Findings from engagement with the children and young people’s voluntary sector in Autumn 2016

This report focuses on progress and challenges in improving children and young people’s mental health services in England, particularly for minority or vulnerable groups. It is based on the views of 49 professionals working with children and young people, primarily from the voluntary, community and social enterprise sector (VCSE).

Generally these representatives of the children’s sector do not think expectations set out by NHS England in this area will be easy to achieve for the children and young people they work with. Respondents reported improvements in processes and structures more than improvements in access to services and outcomes for children and young people. However, some did suggest there had been improvements on the ground.

There are concerns about the system not meeting demand.
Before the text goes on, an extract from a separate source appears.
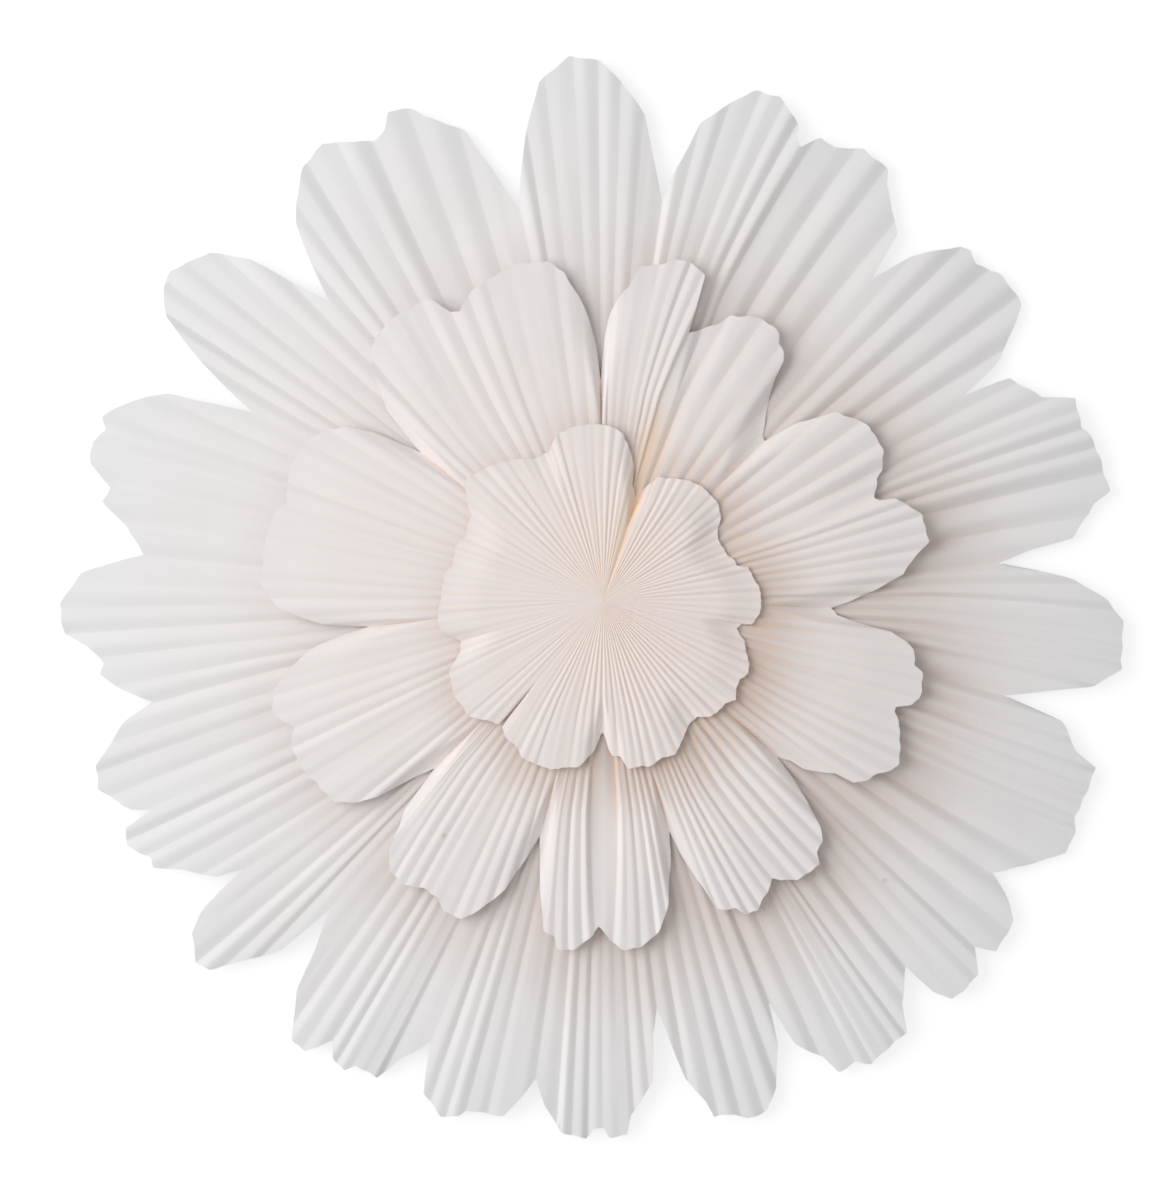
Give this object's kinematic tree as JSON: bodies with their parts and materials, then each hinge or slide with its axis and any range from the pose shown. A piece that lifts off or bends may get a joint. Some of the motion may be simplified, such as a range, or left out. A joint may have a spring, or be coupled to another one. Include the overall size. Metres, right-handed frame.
{
  "type": "paper christmas star",
  "caption": "Round white paper star of accordion-folded fans in three stacked tiers, with petal-cut rims, on round backing cards.",
  "frame": {"origin": "middle of the back card's rear face, on the axis of the hub", "axes": "+Z out of the star towards the viewer, +Y up in the pictured view, +X right"},
  "size_m": [0.3933, 0.3985, 0.0172],
  "materials": {
    "paper": "matt off-white uncoated paper, creased in an accordion fold",
    "card": "matt off-white card"
  },
  "bodies": {
    "root": {"back_card": "card", "outer_fan_1": "paper", "outer_fan_2": "paper", "outer_fan_3": "paper", "outer_fan_4": "paper", "outer_fan_5": "paper", "outer_fan_6": "paper", "outer_fan_7": "paper", "outer_fan_8": "paper", "outer_fan_9": "paper", "middle_card": "card", "middle_fan_1": "paper", "middle_fan_2": "paper", "middle_fan_3": "paper", "middle_fan_4": "paper", "middle_fan_5": "paper", "middle_fan_6": "paper", "middle_fan_7": "paper", "middle_fan_8": "paper", "middle_fan_9": "paper", "inner_card": "card", "inner_fan_1": "paper", "inner_fan_2": "paper", "inner_fan_3": "paper", "inner_fan_4": "paper", "inner_fan_5": "paper", "inner_fan_6": "paper", "inner_fan_7": "paper", "inner_fan_8": "paper", "inner_fan_9": "paper"}
  },
  "joints": []
}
This relates not just to waiting lists but the amount of time services are able to dedicate to each service user.

We also heard concerns that not all commissioners are playing their part in making improvements. This included doubts about whether local commissioners were spending money allocated by the Government for children's mental health as intended, and whether they were developing transformation plans and service specifications in a way that would deliver improvements.

Respondents indicated that the children and young people's mental health workforce is overstretched and transient in nature, undermining the availability and quality of care.

We heard in particular from those working with disabled children, bereaved children, children in care, young carers, children involved in the justice system and children in poverty. Common themes highlighted included the need to coordinate care across a child's range of needs; appropriately differentiate mental health from other needs; personalise care based on children's particular experiences; and ensure services reach those most in need.

We heard ideas about how the VCSE sector could play a greater role in addressing particular challenges. This could include bolstering their role in providing information to help children, young people and their families navigate the system, helping services across various agencies join together, and improving communication and engagement with vulnerable and seldom heard children.

However, the sector's positive contribution is potentially hindered by processes and policies within the NHS. These include NHS colleagues placing restrictions on access to training for VCSE staff and not taking referrals from VCSE providers as well as commissioning decisions that may not acknowledge the full contribution that such organisations can make.